Macroeconomic Uncertainty and Capital-Skill Complementarity
Anna Belianska  1@  
1 : Aix-Marseille University
Aix-Marseille University, Aix-Marseille School of Economics

Segmentation by skills in the labor market is widespread. However, most existing studies of uncertainty do not distinguish labor by skills. In this paper I investigate the effects of macroeconomic uncertainty on relative skilled-to-unskilled wages and employment and I show that macroeconomic uncertainty shocks lead to different labor market outcomes for skilled and
unskilled workers. First, I show empirically in a structural VAR model that uncertainty shocks are recessionary. As a result of the uncertainty shock, skilled workers experience a steeper fall in their wages than unskilled workers, and the relative employment increases. Second, I propose a dynamic New Keynesian model consistent with these findings.

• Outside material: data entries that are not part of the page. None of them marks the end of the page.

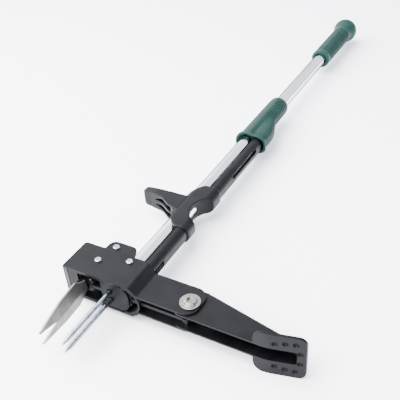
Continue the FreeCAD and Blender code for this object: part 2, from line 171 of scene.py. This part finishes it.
@dataclass(frozen=True)
class Finish:
    """A real material with the way its surface was made."""

    name: str
    slot: str
    base: str
    second: str
    metallic: float = 0.0
    rough_low: float = 0.3
    rough_high: float = 0.5
    specular: float = 0.5
    grain_mm: float = 0.3
    grain_depth_mm: float = 0.01
    patch_mm: float = 18.0
    stretch: tuple[float, float, float] = (1.0, 1.0, 1.0)
    # Grazing-angle reflection tint; a dark value paints a dark reflection line along the silhouettes.
    grazing_reflection: str = "#FFFFFF"

    def material(self) -> bpy.types.Material:
        """Builds the finish once and hands out the same material after that.

        Returns:
            The material.
        """
        found = bpy.data.materials.get(self.name)
        return found if found else self.build()

    def build(self) -> bpy.types.Material:
        """Makes the nodes every finish shares, then the finish's own.

        Returns:
            The new material.
        """
        made = bpy.data.materials.new(self.name)
        made.use_nodes = True
        tree = made.node_tree
        tree.nodes.clear()
        place = add_node(tree, "ShaderNodeTexCoord").outputs["Object"]
        across = add_node(tree, "ShaderNodeMapping", {"Scale": self.stretch}, {"Vector": place})
        grain = add_node(tree, "ShaderNodeTexNoise", {"Scale": per_mm(self.grain_mm), "Detail": 3.0},
                         {"Vector": across.outputs["Vector"]})
        patch = add_node(tree, "ShaderNodeTexNoise", {"Scale": per_mm(self.patch_mm), "Detail": 2.0},
                         {"Vector": place})
        rough = add_node(tree, "ShaderNodeMapRange",
                         {"From Min": 0.3, "From Max": 0.7, "To Min": self.rough_low, "To Max": self.rough_high},
                         {"Value": patch.outputs["Fac"]})
        bump = add_node(tree, "ShaderNodeBump", {"Strength": 0.6, "Distance": self.grain_depth_mm * MM},
                        {"Height": grain.outputs["Fac"]})
        shader = add_node(tree, "ShaderNodeBsdfPrincipled",
                          {"Metallic": self.metallic, "Specular IOR Level": self.specular,
                           "Specular Tint": linear(self.grazing_reflection)},
                          {"Roughness": rough.outputs["Result"], "Normal": bump.outputs["Normal"],
                           "Base Color": self.tone(tree, place, patch.outputs["Fac"])})
        add_node(tree, "ShaderNodeOutputMaterial", links={"Surface": shader.outputs["BSDF"]})
        return made

    def tone(self, tree: bpy.types.NodeTree, place: bpy.types.NodeSocket,
             patch: bpy.types.NodeSocket) -> bpy.types.NodeSocket:
        """The colour over the surface: the two tones in soft patches.

        Args:
            tree: The material's node tree.
            place: Object coordinates; not used here.
            patch: The broad noise.

        Returns:
            The colour socket.
        """
        return two_tones(tree, patch, (0.35, self.base), (0.68, self.second)).outputs["Color"]


@dataclass(frozen=True)
class RibbedRubber(Finish):
    """Thermoplastic rubber: painted shade in the grooves between the ribs, so the crests read paler."""

    # The colour of the painted shade in the grooves.
    groove: str = "#03100E"

    def tone(self, tree: bpy.types.NodeTree, place: bpy.types.NodeSocket,
             patch: bpy.types.NodeSocket) -> bpy.types.NodeSocket:
        """Patchy green, with painted shade darkening the grooves by the piece's own rib_height attribute."""
        green = Finish.tone(self, tree, place, patch)
        height = add_node(tree, "ShaderNodeAttribute", attribute_name="rib_height").outputs["Fac"]
        # Painted shade: the groove colour is mixed in where rib_height is low.
        return mixed(tree, height, self.groove, green)


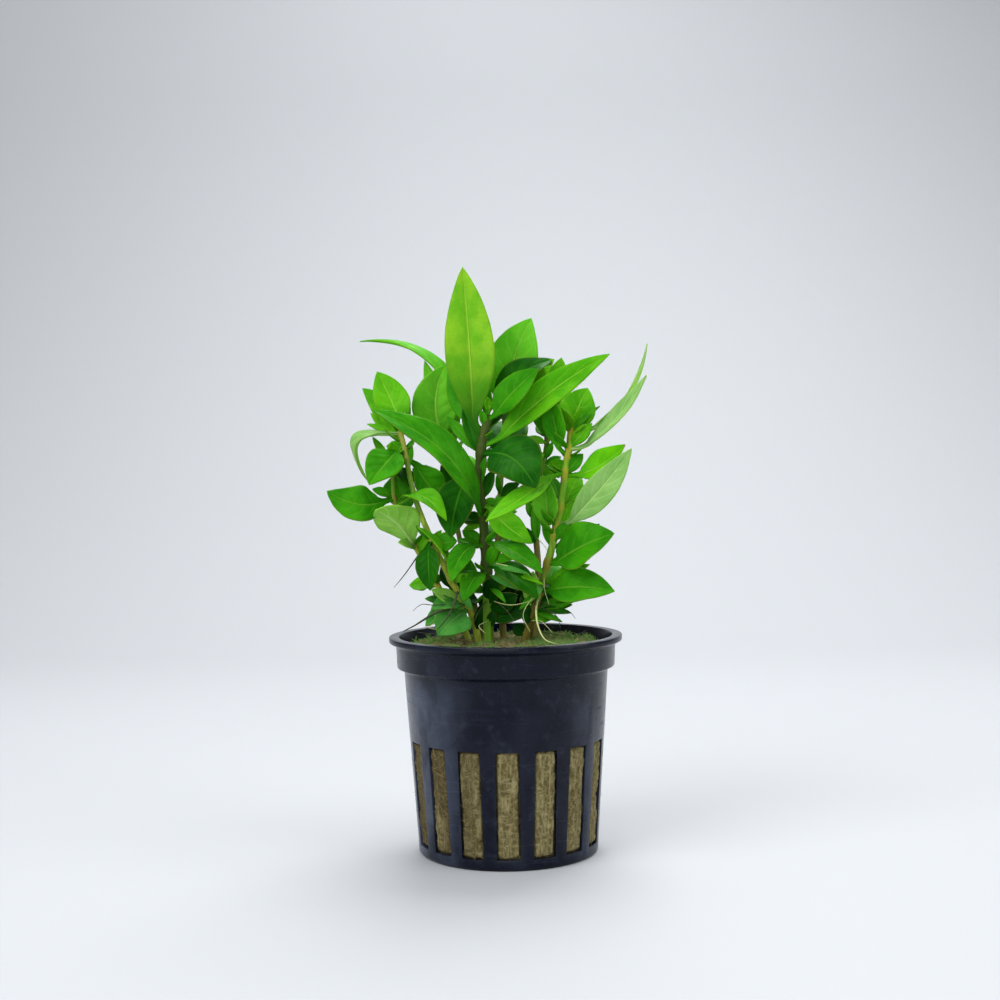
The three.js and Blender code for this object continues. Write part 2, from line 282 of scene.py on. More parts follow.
def makeLeafGroup():
    inputs = {
        "Blade": paint(90, 150, 40),
        "Shade": paint(70, 130, 30),
        "Midrib": paint(170, 200, 110),
        "Tip": paint(120, 84, 40),
        "Tip Share": 0.0,
        "Edge": paint(150, 146, 44),
        # painted shade: the dark green that a leaf takes on towards its foot
        "Foot": paint(18, 90, 12),
        "Foot Shade Share": 0.0,
        "Vein Pairs": float(veinSetup["pairs"]),
        "Vein Strength": 0.35,
    }
    tree, given = newGroup("leafBlade", inputs)
    split = tree.nodes.new("ShaderNodeSeparateXYZ")
    tree.links.new(tree.nodes.new("ShaderNodeTexCoord").outputs["UV"], split.inputs[0])
    along = split.outputs[1]
    centred = mathNode(tree, "SUBTRACT", split.outputs[0], 0.5)
    across = mathNode(tree, "MULTIPLY", mathNode(tree, "ABSOLUTE", centred), 2.0)
    ribWidth = mathNode(tree, "MULTIPLY_ADD", along, -0.07, 0.12)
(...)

In this model the presence of
capital-skill complementarity allows to distinguish different roles of skilled and unskilled labor in production. The uncertainty shock is contractionary and pushes the demand for labor and capital inputs down, relative wages fall and relative employment increases. The model uncovers a novel propagation channel relying on capital-skill complementarity and precautionary labor
supply, which explains the effects of heightened uncertainty on the divergence of labor income and employment between skilled and unskilled workers.